● TO BE DONE
Make an exact copy of all the records.

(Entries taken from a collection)
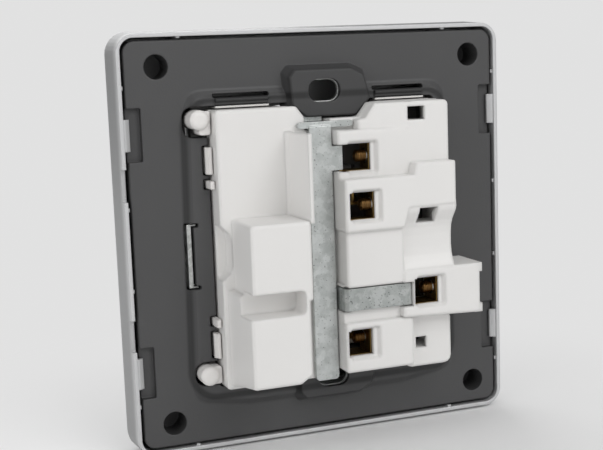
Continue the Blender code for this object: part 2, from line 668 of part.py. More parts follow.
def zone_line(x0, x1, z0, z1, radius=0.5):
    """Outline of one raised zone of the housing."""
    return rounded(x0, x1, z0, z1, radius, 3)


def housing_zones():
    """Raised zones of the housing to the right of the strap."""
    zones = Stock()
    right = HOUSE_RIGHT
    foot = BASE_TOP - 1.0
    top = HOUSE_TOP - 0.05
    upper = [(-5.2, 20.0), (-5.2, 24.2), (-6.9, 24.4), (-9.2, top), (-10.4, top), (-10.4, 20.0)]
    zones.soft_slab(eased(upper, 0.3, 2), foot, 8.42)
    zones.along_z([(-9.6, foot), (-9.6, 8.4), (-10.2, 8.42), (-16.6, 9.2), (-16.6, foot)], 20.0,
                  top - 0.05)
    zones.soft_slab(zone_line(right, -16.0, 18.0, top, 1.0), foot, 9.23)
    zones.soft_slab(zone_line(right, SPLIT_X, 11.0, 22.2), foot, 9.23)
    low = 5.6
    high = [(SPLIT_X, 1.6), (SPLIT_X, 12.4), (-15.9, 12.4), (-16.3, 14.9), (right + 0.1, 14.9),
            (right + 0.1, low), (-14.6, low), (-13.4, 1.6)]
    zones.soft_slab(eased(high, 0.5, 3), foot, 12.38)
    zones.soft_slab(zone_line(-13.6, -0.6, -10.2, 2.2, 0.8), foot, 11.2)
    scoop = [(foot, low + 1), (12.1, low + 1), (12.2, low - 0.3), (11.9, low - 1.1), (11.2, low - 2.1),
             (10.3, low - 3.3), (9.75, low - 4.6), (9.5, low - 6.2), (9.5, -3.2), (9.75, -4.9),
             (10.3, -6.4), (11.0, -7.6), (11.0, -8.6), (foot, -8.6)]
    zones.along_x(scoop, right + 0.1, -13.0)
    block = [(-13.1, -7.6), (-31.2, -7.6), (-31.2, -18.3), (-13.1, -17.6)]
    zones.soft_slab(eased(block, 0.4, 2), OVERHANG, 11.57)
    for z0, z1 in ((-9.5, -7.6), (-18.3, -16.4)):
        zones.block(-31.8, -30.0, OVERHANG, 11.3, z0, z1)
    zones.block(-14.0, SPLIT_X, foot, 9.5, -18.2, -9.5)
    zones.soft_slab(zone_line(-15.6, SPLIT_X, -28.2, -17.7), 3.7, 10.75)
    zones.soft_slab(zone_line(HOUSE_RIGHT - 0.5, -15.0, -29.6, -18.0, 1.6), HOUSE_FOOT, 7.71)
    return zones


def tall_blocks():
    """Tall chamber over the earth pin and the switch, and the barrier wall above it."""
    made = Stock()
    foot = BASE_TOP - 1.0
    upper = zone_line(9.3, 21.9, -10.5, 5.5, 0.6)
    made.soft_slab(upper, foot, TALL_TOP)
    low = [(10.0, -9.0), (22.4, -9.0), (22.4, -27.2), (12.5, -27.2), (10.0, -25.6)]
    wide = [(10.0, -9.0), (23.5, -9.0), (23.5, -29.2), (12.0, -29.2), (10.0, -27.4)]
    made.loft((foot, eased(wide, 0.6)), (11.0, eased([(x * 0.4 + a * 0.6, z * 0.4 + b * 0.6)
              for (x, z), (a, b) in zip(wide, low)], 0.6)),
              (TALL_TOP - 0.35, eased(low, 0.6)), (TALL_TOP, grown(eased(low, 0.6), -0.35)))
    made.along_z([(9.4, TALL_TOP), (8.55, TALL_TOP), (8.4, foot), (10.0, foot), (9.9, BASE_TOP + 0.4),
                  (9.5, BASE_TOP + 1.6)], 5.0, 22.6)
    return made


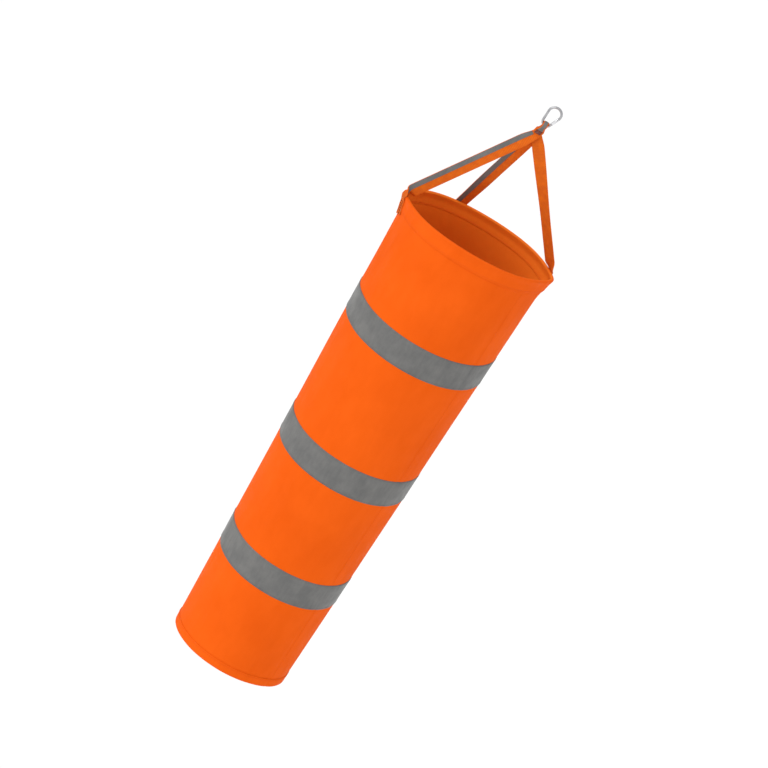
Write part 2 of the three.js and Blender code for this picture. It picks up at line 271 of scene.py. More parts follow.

● RESULT OF THIS EXERCISE
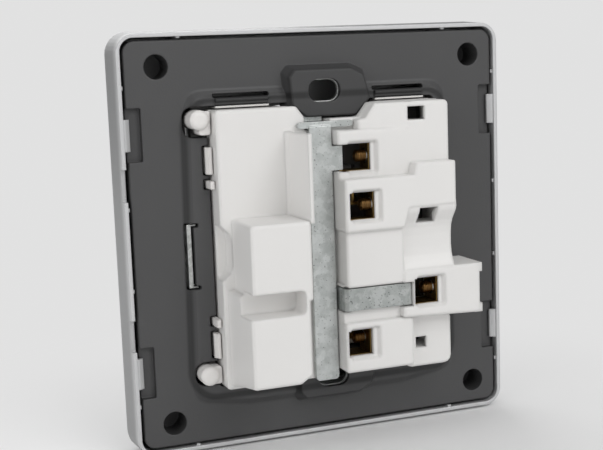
Continue the Blender code for this object: part 2, from line 668 of part.py. More parts follow.
def zone_line(x0, x1, z0, z1, radius=0.5):
    """Outline of one raised zone of the housing."""
    return rounded(x0, x1, z0, z1, radius, 3)


def housing_zones():
    """Raised zones of the housing to the right of the strap."""
    zones = Stock()
    right = HOUSE_RIGHT
    foot = BASE_TOP - 1.0
    top = HOUSE_TOP - 0.05
    upper = [(-5.2, 20.0), (-5.2, 24.2), (-6.9, 24.4), (-9.2, top), (-10.4, top), (-10.4, 20.0)]
    zones.soft_slab(eased(upper, 0.3, 2), foot, 8.42)
    zones.along_z([(-9.6, foot), (-9.6, 8.4), (-10.2, 8.42), (-16.6, 9.2), (-16.6, foot)], 20.0,
                  top - 0.05)
    zones.soft_slab(zone_line(right, -16.0, 18.0, top, 1.0), foot, 9.23)
    zones.soft_slab(zone_line(right, SPLIT_X, 11.0, 22.2), foot, 9.23)
    low = 5.6
    high = [(SPLIT_X, 1.6), (SPLIT_X, 12.4), (-15.9, 12.4), (-16.3, 14.9), (right + 0.1, 14.9),
            (right + 0.1, low), (-14.6, low), (-13.4, 1.6)]
    zones.soft_slab(eased(high, 0.5, 3), foot, 12.38)
    zones.soft_slab(zone_line(-13.6, -0.6, -10.2, 2.2, 0.8), foot, 11.2)
    scoop = [(foot, low + 1), (12.1, low + 1), (12.2, low - 0.3), (11.9, low - 1.1), (11.2, low - 2.1),
             (10.3, low - 3.3), (9.75, low - 4.6), (9.5, low - 6.2), (9.5, -3.2), (9.75, -4.9),
             (10.3, -6.4), (11.0, -7.6), (11.0, -8.6), (foot, -8.6)]
    zones.along_x(scoop, right + 0.1, -13.0)
    block = [(-13.1, -7.6), (-31.2, -7.6), (-31.2, -18.3), (-13.1, -17.6)]
    zones.soft_slab(eased(block, 0.4, 2), OVERHANG, 11.57)
    for z0, z1 in ((-9.5, -7.6), (-18.3, -16.4)):
        zones.block(-31.8, -30.0, OVERHANG, 11.3, z0, z1)
    zones.block(-14.0, SPLIT_X, foot, 9.5, -18.2, -9.5)
    zones.soft_slab(zone_line(-15.6, SPLIT_X, -28.2, -17.7), 3.7, 10.75)
    zones.soft_slab(zone_line(HOUSE_RIGHT - 0.5, -15.0, -29.6, -18.0, 1.6), HOUSE_FOOT, 7.71)
    return zones


def tall_blocks():
    """Tall chamber over the earth pin and the switch, and the barrier wall above it."""
    made = Stock()
    foot = BASE_TOP - 1.0
    upper = zone_line(9.3, 21.9, -10.5, 5.5, 0.6)
    made.soft_slab(upper, foot, TALL_TOP)
    low = [(10.0, -9.0), (22.4, -9.0), (22.4, -27.2), (12.5, -27.2), (10.0, -25.6)]
    wide = [(10.0, -9.0), (23.5, -9.0), (23.5, -29.2), (12.0, -29.2), (10.0, -27.4)]
    made.loft((foot, eased(wide, 0.6)), (11.0, eased([(x * 0.4 + a * 0.6, z * 0.4 + b * 0.6)
              for (x, z), (a, b) in zip(wide, low)], 0.6)),
              (TALL_TOP - 0.35, eased(low, 0.6)), (TALL_TOP, grown(eased(low, 0.6), -0.35)))
    made.along_z([(9.4, TALL_TOP), (8.55, TALL_TOP), (8.4, foot), (10.0, foot), (9.9, BASE_TOP + 0.4),
                  (9.5, BASE_TOP + 1.6)], 5.0, 22.6)
    return made


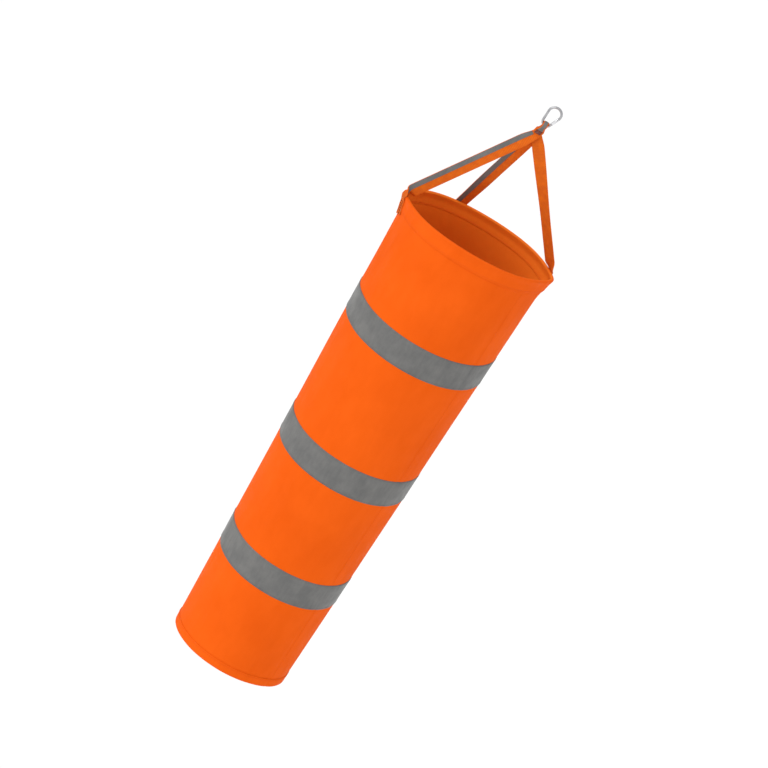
Write part 2 of the three.js and Blender code for this picture. It picks up at line 271 of scene.py. More parts follow.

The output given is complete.